'''

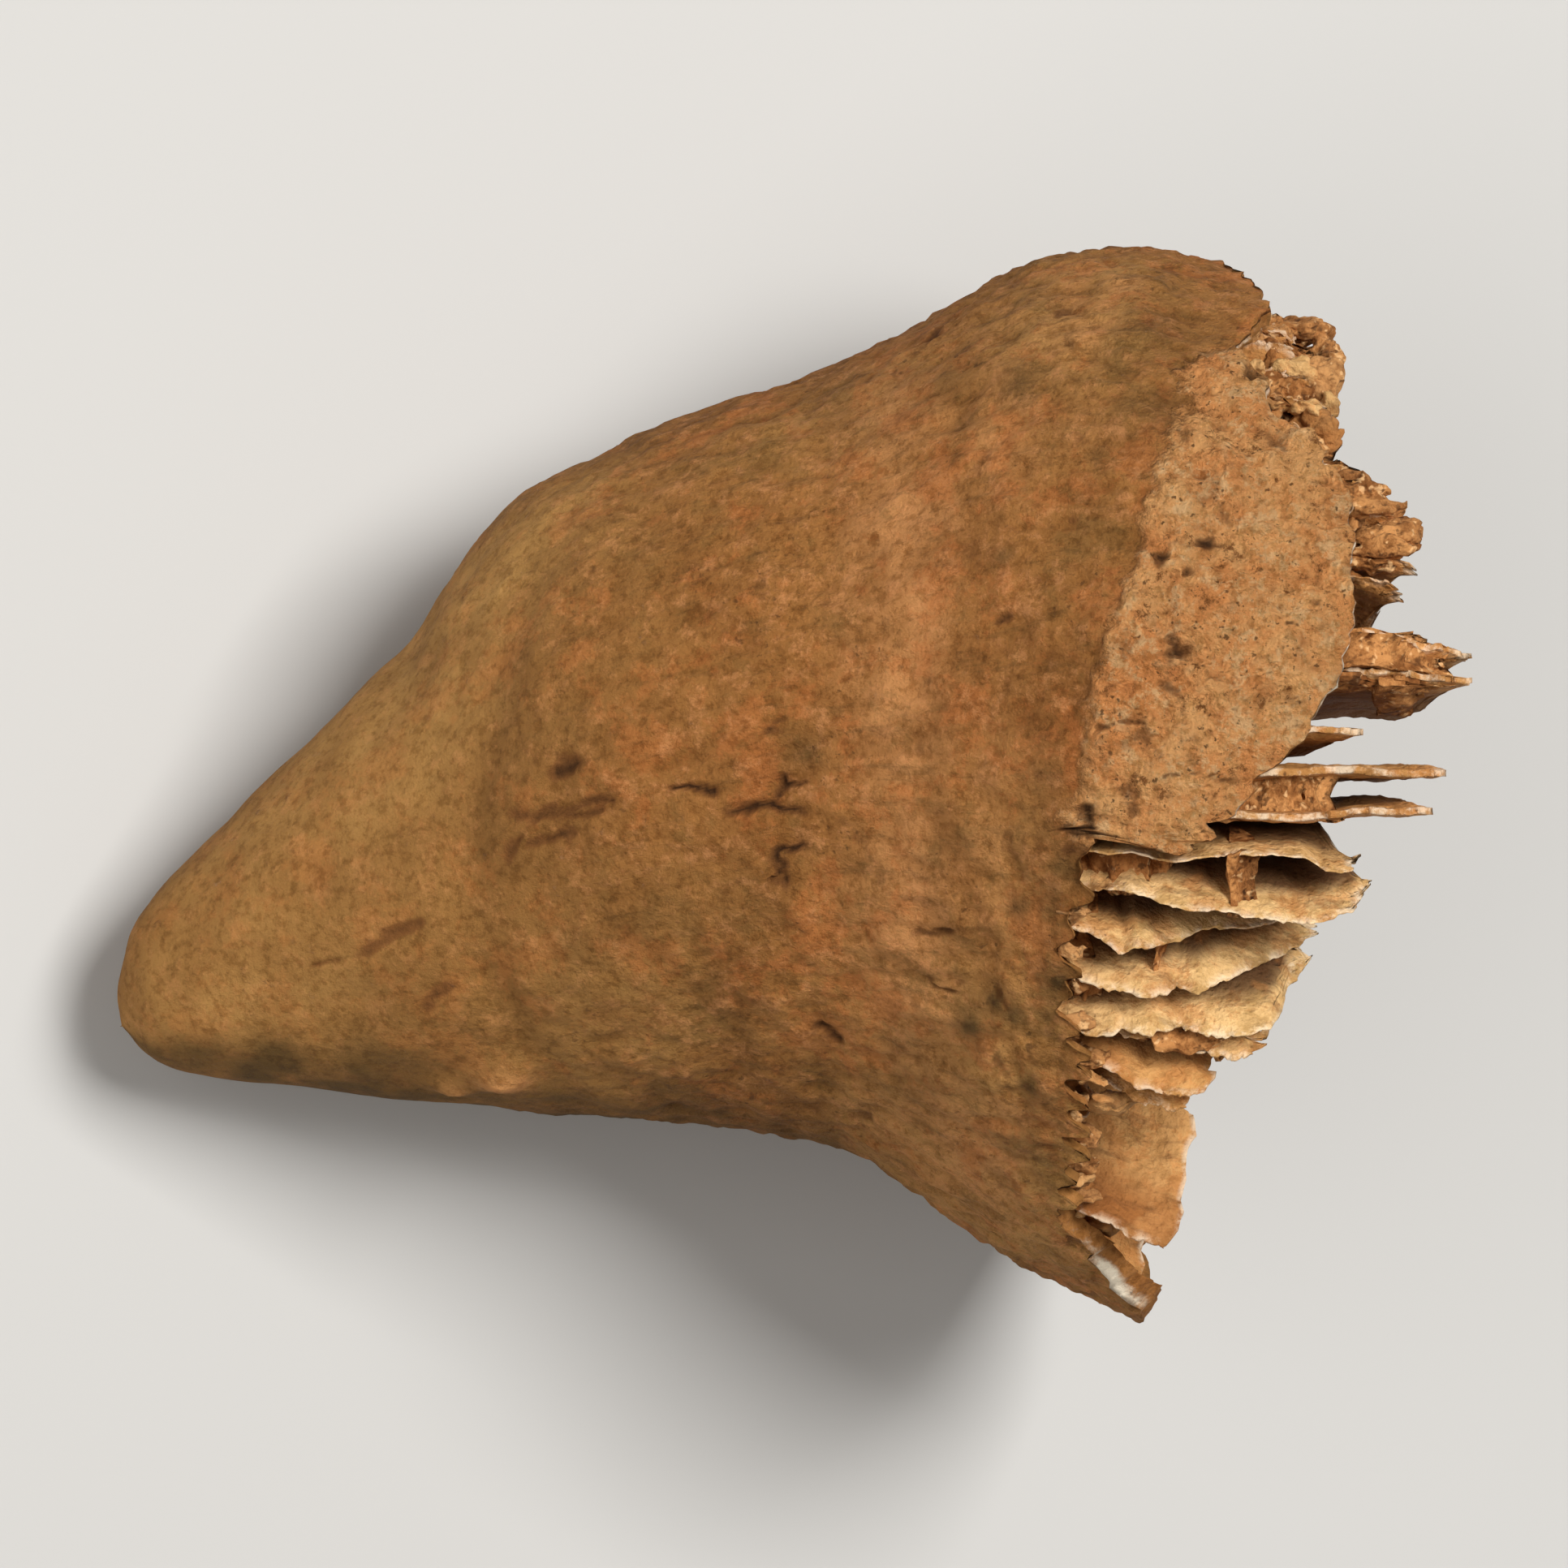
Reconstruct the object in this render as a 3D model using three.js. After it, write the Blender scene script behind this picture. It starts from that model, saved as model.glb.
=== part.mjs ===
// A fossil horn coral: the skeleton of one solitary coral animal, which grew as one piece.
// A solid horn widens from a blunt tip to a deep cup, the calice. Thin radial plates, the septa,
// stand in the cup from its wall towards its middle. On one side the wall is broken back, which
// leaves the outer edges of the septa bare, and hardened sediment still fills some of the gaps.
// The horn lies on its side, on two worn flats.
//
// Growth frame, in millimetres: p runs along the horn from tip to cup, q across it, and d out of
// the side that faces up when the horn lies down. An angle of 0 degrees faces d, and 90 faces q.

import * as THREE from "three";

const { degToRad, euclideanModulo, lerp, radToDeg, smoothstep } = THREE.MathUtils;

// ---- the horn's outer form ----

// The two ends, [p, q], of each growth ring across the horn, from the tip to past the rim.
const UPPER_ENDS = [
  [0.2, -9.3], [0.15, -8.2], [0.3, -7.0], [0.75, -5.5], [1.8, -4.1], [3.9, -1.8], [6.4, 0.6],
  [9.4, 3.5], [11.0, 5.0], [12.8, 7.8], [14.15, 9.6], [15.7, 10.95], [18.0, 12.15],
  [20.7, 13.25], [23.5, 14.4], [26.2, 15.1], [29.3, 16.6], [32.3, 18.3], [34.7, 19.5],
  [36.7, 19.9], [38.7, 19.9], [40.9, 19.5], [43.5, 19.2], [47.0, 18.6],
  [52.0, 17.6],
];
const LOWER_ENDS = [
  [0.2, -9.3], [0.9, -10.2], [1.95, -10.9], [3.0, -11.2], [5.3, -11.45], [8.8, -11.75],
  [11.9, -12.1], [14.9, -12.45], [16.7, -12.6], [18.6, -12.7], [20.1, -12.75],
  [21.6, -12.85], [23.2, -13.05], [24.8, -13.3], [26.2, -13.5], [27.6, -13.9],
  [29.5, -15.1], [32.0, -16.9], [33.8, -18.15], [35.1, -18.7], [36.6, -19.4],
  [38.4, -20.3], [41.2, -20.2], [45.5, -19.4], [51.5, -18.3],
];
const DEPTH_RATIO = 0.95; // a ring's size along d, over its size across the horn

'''

__PROBLEM STATEMENT__
Reproduce the complete data exactly as presented above.

__RESPONSE BELOW__
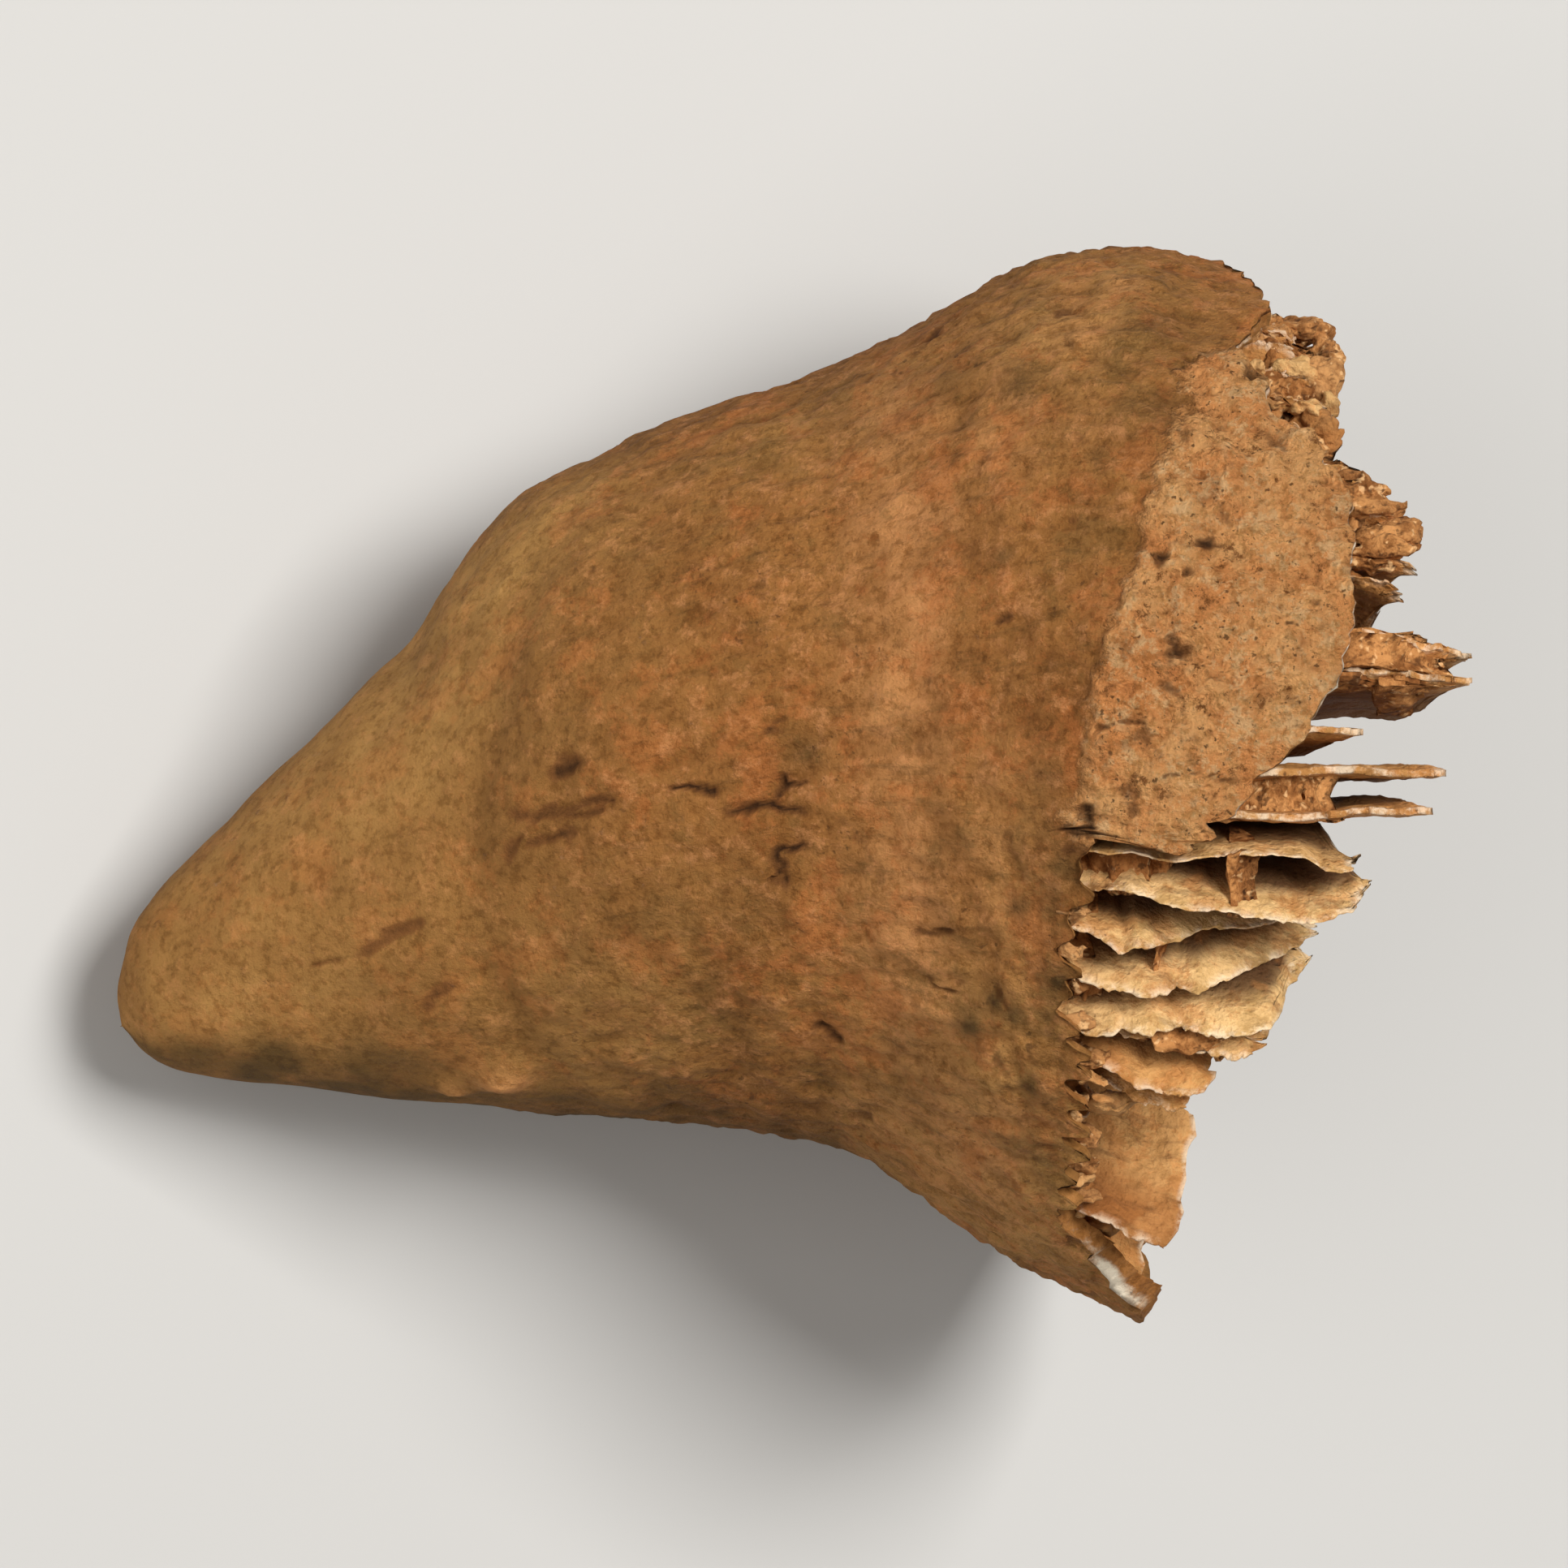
Reconstruct the object in this render as a 3D model using three.js. After it, write the Blender scene script behind this picture. It starts from that model, saved as model.glb.
=== part.mjs ===
// A fossil horn coral: the skeleton of one solitary coral animal, which grew as one piece.
// A solid horn widens from a blunt tip to a deep cup, the calice. Thin radial plates, the septa,
// stand in the cup from its wall towards its middle. On one side the wall is broken back, which
// leaves the outer edges of the septa bare, and hardened sediment still fills some of the gaps.
// The horn lies on its side, on two worn flats.
//
// Growth frame, in millimetres: p runs along the horn from tip to cup, q across it, and d out of
// the side that faces up when the horn lies down. An angle of 0 degrees faces d, and 90 faces q.

import * as THREE from "three";

const { degToRad, euclideanModulo, lerp, radToDeg, smoothstep } = THREE.MathUtils;

// ---- the horn's outer form ----

// The two ends, [p, q], of each growth ring across the horn, from the tip to past the rim.
const UPPER_ENDS = [
  [0.2, -9.3], [0.15, -8.2], [0.3, -7.0], [0.75, -5.5], [1.8, -4.1], [3.9, -1.8], [6.4, 0.6],
  [9.4, 3.5], [11.0, 5.0], [12.8, 7.8], [14.15, 9.6], [15.7, 10.95], [18.0, 12.15],
  [20.7, 13.25], [23.5, 14.4], [26.2, 15.1], [29.3, 16.6], [32.3, 18.3], [34.7, 19.5],
  [36.7, 19.9], [38.7, 19.9], [40.9, 19.5], [43.5, 19.2], [47.0, 18.6],
  [52.0, 17.6],
];
const LOWER_ENDS = [
  [0.2, -9.3], [0.9, -10.2], [1.95, -10.9], [3.0, -11.2], [5.3, -11.45], [8.8, -11.75],
  [11.9, -12.1], [14.9, -12.45], [16.7, -12.6], [18.6, -12.7], [20.1, -12.75],
  [21.6, -12.85], [23.2, -13.05], [24.8, -13.3], [26.2, -13.5], [27.6, -13.9],
  [29.5, -15.1], [32.0, -16.9], [33.8, -18.15], [35.1, -18.7], [36.6, -19.4],
  [38.4, -20.3], [41.2, -20.2], [45.5, -19.4], [51.5, -18.3],
];
const DEPTH_RATIO = 0.95; // a ring's size along d, over its size across the horn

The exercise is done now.